Helen Errington BVMS Cert SHP MRCVS, St David’s Game Bird Services

Published 2017

Coronavirus


 

 

Coronavirus (Corona nephrosis) is a virus which damages the kidneys of birds and can result in the sudden mortality of adult birds, otherwise in good condition. The virus is a member of the IB (Infectious Bronchitis) group. Typically, this is seen at times when the birds are under great stress - such as bad weather or peak lay. Mortality can be as high as 50%.

CLINICAL SIGNS

Most commonly, the first clinical sign of Coronavirus is sudden mortality, in birds that are in all other respects perfectly healthy. The onset of the virus is of such a rapid nature that there is seldom time for the bird to display significant weight loss. Other less common clinical signs include depressed birds with white diarrhoea. Food intake may also drop. Sometimes we see secondary egg peritonitis in laying birds.

POST MORTEM FINDINGS

The abdominal cavity can be filled with thick pus, which often has flocculent white lumps floating in it. The kidneys will typically be enlarged with a pale appearance and sometimes dark wavy lines across them. A deposition of urates, secreted from the kidneys, will give an uneven white covering on the heart and liver (visceral gout Figs 1 and 2). The ureters are often distended with urates.

Coronavirus F1

Fig 1

Coronavirus F2

Fig 2
Figs 1 and 2 Visceral gout

DIAGNOSIS

A tentative diagnosis of Coronavirus can usually be given on post mortem findings, as outlined above. Virus can be isolated from material within the kidneys or PCR (polymerase chain reaction) testing will also confirm diagnosis. The affected kidney can also be sent to a specialist laboratory where special stains can be used to show that the virus is present in the tissue.

Coronavirus F3

Fig 3 PCR swab of a pheasant

TREATMENT AND CONTROL

There are no specific anti-viral treatments available. Treatment should consist of minimizing stress levels in the birds, as well as providing sufficient access to drinking water with electrolytes. If secondary egg peritonitis is evident, then an antibiotic course may be required.
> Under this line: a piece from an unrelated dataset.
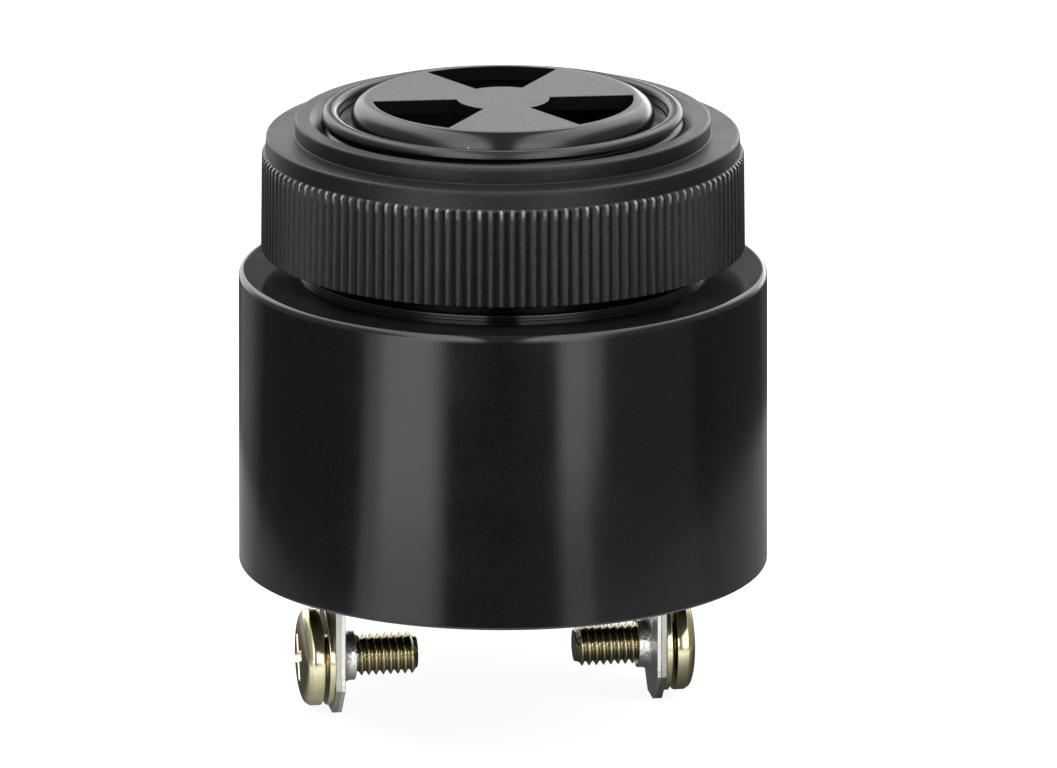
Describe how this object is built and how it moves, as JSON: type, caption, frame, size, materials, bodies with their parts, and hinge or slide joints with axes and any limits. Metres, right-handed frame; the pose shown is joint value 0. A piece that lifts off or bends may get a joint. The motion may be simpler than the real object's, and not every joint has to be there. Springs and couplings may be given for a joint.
{
  "type": "electronic buzzer",
  "caption": "Panel buzzer: round black moulded body with a threaded neck, ribbed ring nut, sector-window grille and screw terminals on tabs under the base.",
  "frame": {"origin": "on the body's axis, in the plane of the shoulder that faces the panel", "axes": "+Z along the axis from the terminals to the grille; the two terminals stand apart along X"},
  "size_m": [0.043, 0.043, 0.0522],
  "materials": {
    "gloss_black": "glossy black moulded plastic",
    "satin_black": "satin black moulded plastic",
    "tab_plate": "tin-plated sheet steel, satin",
    "yellow_zinc": "yellow-passivated zinc plate on steel",
    "soft_mount": "soft silicone",
    "disc_brass": "rolled brass",
    "ceramic": "fired piezo ceramic",
    "silver": "fired silver paste",
    "board": "phenolic laminate",
    "solder": "tin solder",
    "ferrite": "sintered ferrite",
    "copper": "enamelled copper wire",
    "can_sleeve": "shrunk plastic sleeve on an aluminium can",
    "component_body": "moulded epoxy",
    "disc_dip": "dipped resin",
    "resistor_coat": "baked lacquer",
    "wire_red": "insulated wire",
    "wire_blue": "insulated wire",
    "wire_black": "insulated wire"
  },
  "bodies": {
    "root": {"housing": "gloss_black", "front_grille": "gloss_black", "base_cover": "satin_black", "terminal_left": "tab_plate", "terminal_right": "tab_plate", "terminal_washer_left": "yellow_zinc", "terminal_washer_right": "yellow_zinc", "terminal_screw_left": "yellow_zinc", "terminal_screw_right": "yellow_zinc", "diaphragm_mount": "soft_mount", "diaphragm": "disc_brass", "piezo_ceramic": "ceramic", "drive_electrode": "silver", "feedback_electrode": "silver", "disc_solder": "solder", "circuit_board": "board", "board_solder": "solder", "coil_core": "ferrite", "coil_winding": "copper", "electrolytic_capacitor": "can_sleeve", "transistor": "component_body", "ceramic_capacitor": "disc_dip", "resistor_1": "resistor_coat", "resistor_2": "resistor_coat", "resistor_3": "resistor_coat", "diode": "component_body", "lead_drive": "wire_red", "lead_feedback": "wire_blue", "lead_ground": "wire_black"},
    "nut": {"ring_nut": "satin_black"}
  },
  "joints": [
    {"name": "nut_travel", "type": "slide", "parent": "root", "child": "nut", "axis": [0, 0, 1], "range_m": [-0.0013, 0.014]}
  ]
}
Same response to amoxicillin has been noted. The virus is primarily spread through the respiratory tract and infected droppings therefore recovered birds and those infected should be kept away from other birds, and not released back for several months, as they will continue to shed the virus for that time. Control can be helped further by vaccination either in the water, by spray, or by eye-drop. The vaccines available are designed for use in chickens and therefore its use is off licence and a matter to be discussed with your veterinary surgeon.